What Are the Five Attacks in Spiritual Warfare for Entrepreneurs?
Attack 1: Identity Confusion
The first and perhaps most foundational attack is against your sense of identity and calling. This shows up as persistent self-doubt: the feeling that you are not valuable, not qualified, not capable of making a real difference. The teaching points to biblical figures who faced the same assault—Moses, who spent decades in the wilderness before stepping into his assignment, and Gideon, who was hiding when the angel of the Lord called him a mighty man of valor. In both cases, external opposition began with an internal question: Who, me?
In a business context, identity confusion surfaces as reluctance to pursue clients at the level you should, a failure mentality that potential clients can sense, and a loss of confidence, clarity, and direction. The practical remedy offered in the teaching is to write a letter to your future self or record a voice note speaking life over your calling. There will be seasons when you must be your own greatest cheerleader. The biblical model is David, who encouraged himself in the Lord even when his own men had turned against him.
Attack 2: Relational Fracture
The second attack is relational fracture—the painful breakdown of key relationships precisely when you are gaining momentum. Someone betrays you, a partnership dissolves, family conflict erupts, or a close colleague walks away. The energy you were directing toward growth must now be redirected toward survival, and survival mode is the enemy of clarity. When you are in survival mode, you stop thinking strategically and start thinking reactively, which breeds anxiety, stress, and frustration.
The critical discernment question is this: Is this a distraction or a divine assignment? Is God removing this person for a reason, or is the enemy using this person to pull you off course? Distraction relationships can be identified by one consistent trait—they do not bring peace. They disrupt without producing anything constructive. The teaching is direct: cut them off. It may hurt, and you may cry, but after the tears, you refocus. Your purpose is worth more than the distraction.
Attack 3: Financial Squeeze
The third attack is a financial squeeze that arrives at the worst possible moment—just when you think you have enough saved or positioned to move forward, an unexpected expense emerges and forces a complete reallocation of resources. This is described as a testing ground principle: God will strip financial comfort before expanding financial capacity. The season of lack is not punishment; it is preparation for a new normal that can hold a greater level of increase.

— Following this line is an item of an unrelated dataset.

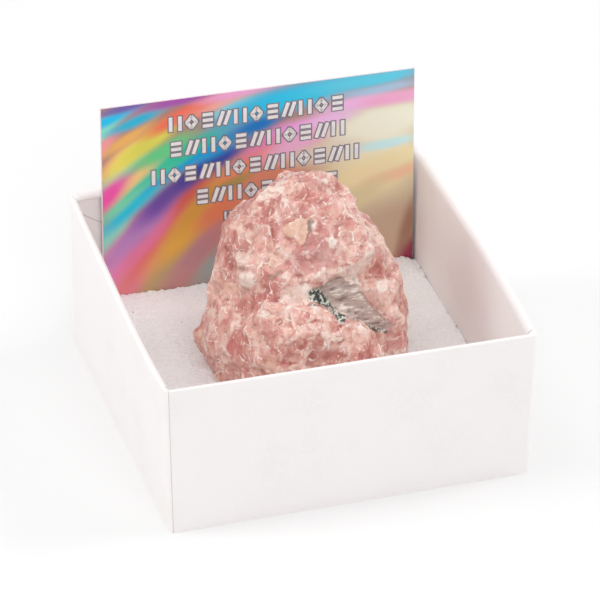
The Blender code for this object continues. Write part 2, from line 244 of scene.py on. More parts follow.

The teaching also calls out a pattern many entrepreneurs fall into: when abundance comes, they do not save or invest, and then the inevitable cycle of drought arrives. Wisdom in the financial area also includes removing the guilt some Christian business owners feel about charging appropriately for their services. Pricing should reflect the transformation you deliver, not simply the hours you work. Know the value of what you bring, and price accordingly.
Attack 4: Counterfeit Opportunity
The fourth attack comes dressed as an opportunity. Counterfeit opportunities are real, they look legitimate, and they are designed to pull you away from your actual assignment. The teaching shares a personal story of being scammed through what appeared to be a straightforward equipment purchase—the deal looked right, the timing felt right, but it was entirely fraudulent. The lesson is not to become paranoid, but to become discerning.
Three filters are offered for evaluating any opportunity. First, pause—never make rushed decisions; urgency is a red flag. Second, seek peace—if something does not settle in your spirit despite prayer and research, that absence of peace is itself an answer. Third, look for provisional patterns—study how God has provided for you in the past, because the patterns of both right and wrong decisions in your life tend to repeat themselves. Additional red flags include opportunities that require you to isolate from your community, opportunities that compromise your core mission, and any situation that demands an immediate yes before you have time to think.
Attack 5: Burnout Before the Harvest
The fifth attack is burnout, and it is reframed here not as a character flaw but as a spiritual strategy. The enemy's tactic is to present shiny, energy-consuming distractions that have no connection to your actual purpose. By the time you are aligned with where you are truly supposed to go, your energy reserves are depleted. The farming analogy is instructive: farmers do not rest during the harvest season, but they also do not plant and harvest simultaneously. There is a season for each, and wisdom means operating according to the right season.
Burnout manifests in three distinct ways. Emotional exhaustion comes from relational strain and is the most taxing, robbing you of motivation and discipline. Spiritual exhaustion comes from neglecting prayer, Scripture, and spiritually nourishing community. Operational exhaustion comes from running a business without adequate systems—if everything depends on you personally showing up every day, the system is broken. The antidote to all three is connection: to God, to community, and to a well-built operational structure. A lone-wolf mentality accelerates burnout because when discouragement comes, there is no one to speak life back into you.
How Do You Fight Spiritual Attacks in Your Business?
The teaching is clear that you cannot avoid these five attacks, and you cannot blame others for them. What you can do is prepare. Clarity is the primary weapon—when you understand what is happening and why, you move with intentionality rather than panic. Specific practices emphasized include daily physical activity to keep your mind sharp and energy sustainable, recording voice notes or letters to your future self for moments when encouragement runs dry, building business systems that can operate without your constant presence, and staying rooted in a community rather than attempting the journey alone. Discernment—practiced daily and never fully mastered—is the ongoing skill that allows you to tell the difference between a distraction and a divine assignment, between a counterfeit opportunity and the real thing.
What Does It Mean That the Breakthrough Requires Supernatural Help?
The teaching raises a striking point about the ceiling every entrepreneur eventually hits: at a certain level of growth, human resources, planning, and effort are no longer sufficient on their own. History's most impactful people reach a point where they have exhausted everything available from a human standpoint and require supernatural assistance to break through. The choice, according to this teaching, is binary—you either surrender your plans to God, who the Bible says will give you the desires of your heart as you delight in Him, or you pursue the counterfeit version of breakthrough that offers fame and fortune but costs you peace and ultimately your soul. There is no middle ground at that level. The wrestling match is real, the stakes are high, and the assignment is worth finishing.